Exercise: Among the lines of these entries, how many hold the word "their"? State only the number.

Stored rows:
* Start *

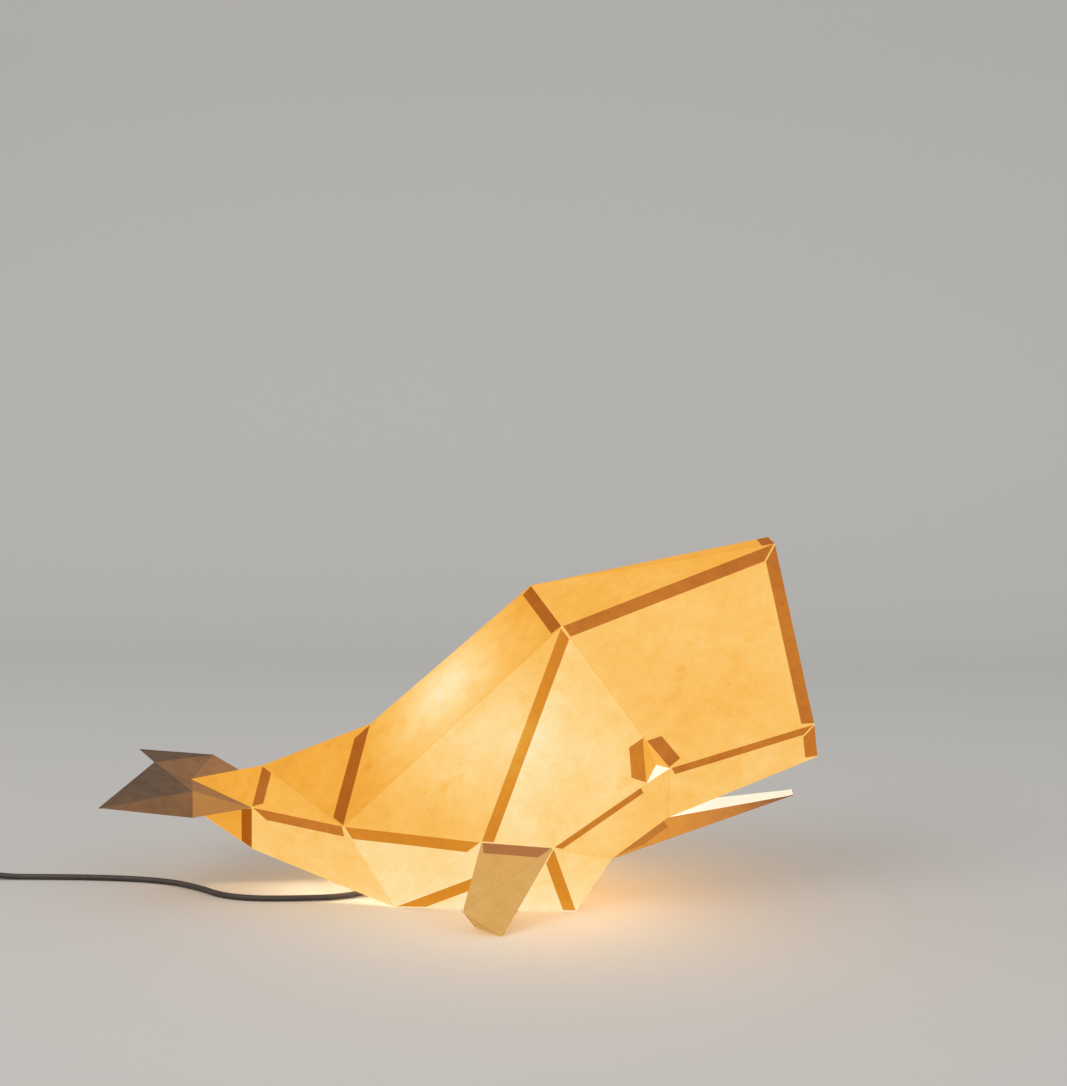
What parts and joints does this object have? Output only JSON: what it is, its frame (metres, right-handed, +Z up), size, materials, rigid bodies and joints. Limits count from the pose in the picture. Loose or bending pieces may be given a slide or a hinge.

* End *
* Start *

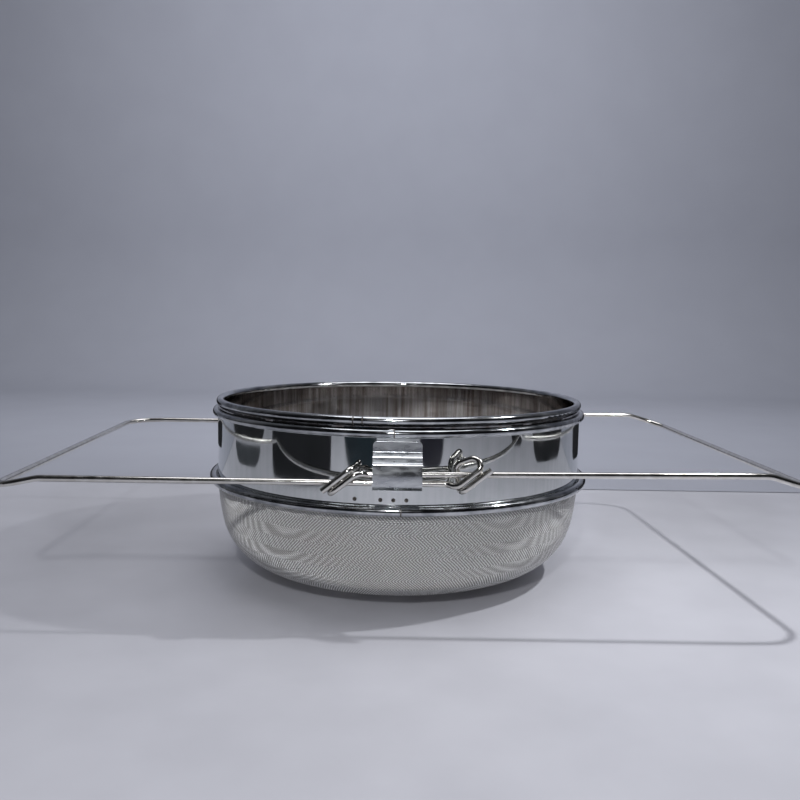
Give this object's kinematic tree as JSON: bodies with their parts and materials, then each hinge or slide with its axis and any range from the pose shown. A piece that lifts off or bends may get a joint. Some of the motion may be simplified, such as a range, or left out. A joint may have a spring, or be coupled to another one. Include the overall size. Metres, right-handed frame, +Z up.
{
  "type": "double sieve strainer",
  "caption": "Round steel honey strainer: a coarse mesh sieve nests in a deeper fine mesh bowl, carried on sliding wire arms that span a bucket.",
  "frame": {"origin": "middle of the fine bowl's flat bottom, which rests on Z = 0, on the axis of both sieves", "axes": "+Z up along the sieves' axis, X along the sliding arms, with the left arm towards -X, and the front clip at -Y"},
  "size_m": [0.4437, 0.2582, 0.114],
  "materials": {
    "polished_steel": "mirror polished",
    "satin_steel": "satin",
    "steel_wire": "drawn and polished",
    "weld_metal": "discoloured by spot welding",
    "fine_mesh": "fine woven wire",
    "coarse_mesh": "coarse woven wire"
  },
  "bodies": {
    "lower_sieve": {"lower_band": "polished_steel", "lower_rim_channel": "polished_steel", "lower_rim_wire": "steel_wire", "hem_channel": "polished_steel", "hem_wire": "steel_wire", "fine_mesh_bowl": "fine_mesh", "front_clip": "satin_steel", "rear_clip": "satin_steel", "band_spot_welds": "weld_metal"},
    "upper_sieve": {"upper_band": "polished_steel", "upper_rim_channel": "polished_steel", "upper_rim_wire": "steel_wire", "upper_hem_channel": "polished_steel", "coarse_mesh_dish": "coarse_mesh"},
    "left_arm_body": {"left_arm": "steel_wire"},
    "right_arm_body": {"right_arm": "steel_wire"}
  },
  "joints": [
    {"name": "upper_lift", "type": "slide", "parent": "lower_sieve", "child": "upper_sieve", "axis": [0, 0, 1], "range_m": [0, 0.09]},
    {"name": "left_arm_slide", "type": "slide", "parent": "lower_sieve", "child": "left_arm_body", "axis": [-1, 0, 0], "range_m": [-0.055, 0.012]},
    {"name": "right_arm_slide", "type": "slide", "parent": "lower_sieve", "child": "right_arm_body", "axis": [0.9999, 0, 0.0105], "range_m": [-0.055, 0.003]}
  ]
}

* End *
* Start *

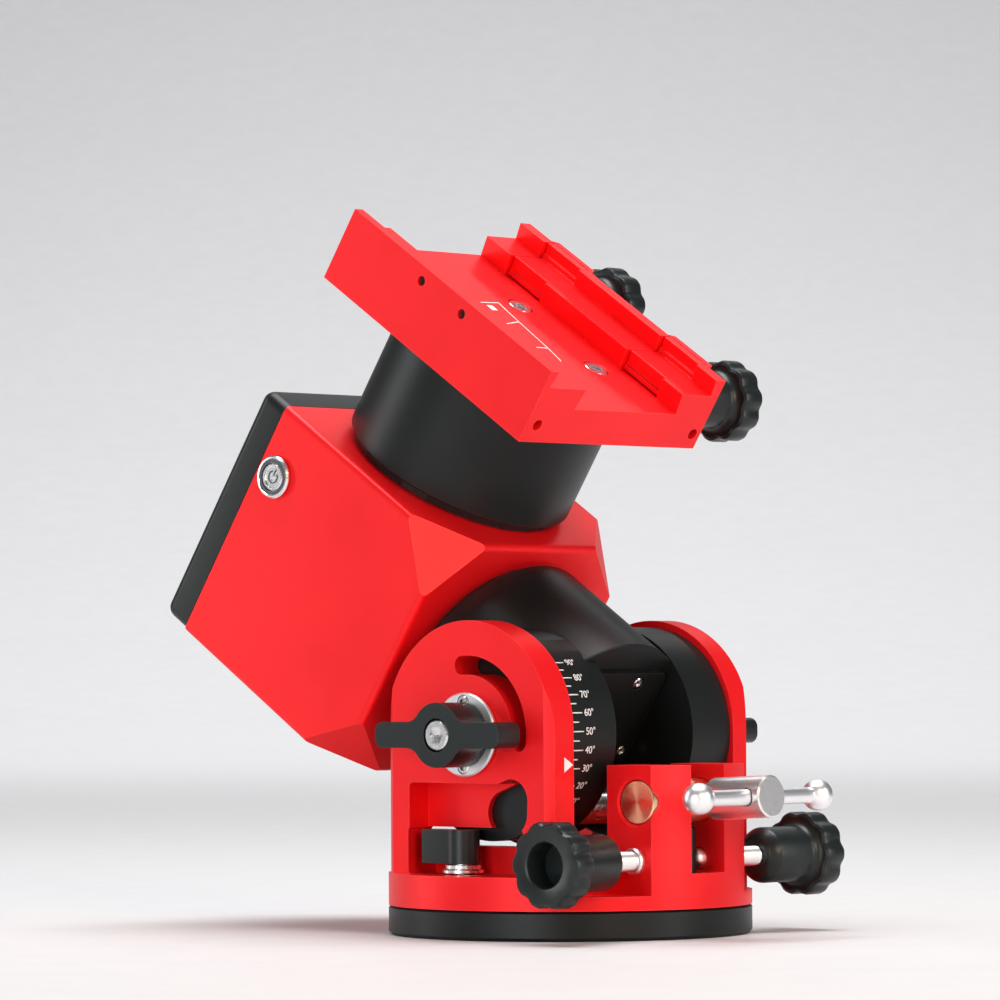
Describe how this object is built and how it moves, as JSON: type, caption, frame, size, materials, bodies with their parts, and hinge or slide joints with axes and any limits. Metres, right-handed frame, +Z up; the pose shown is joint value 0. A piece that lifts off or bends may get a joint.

* End *

Complete answer: 2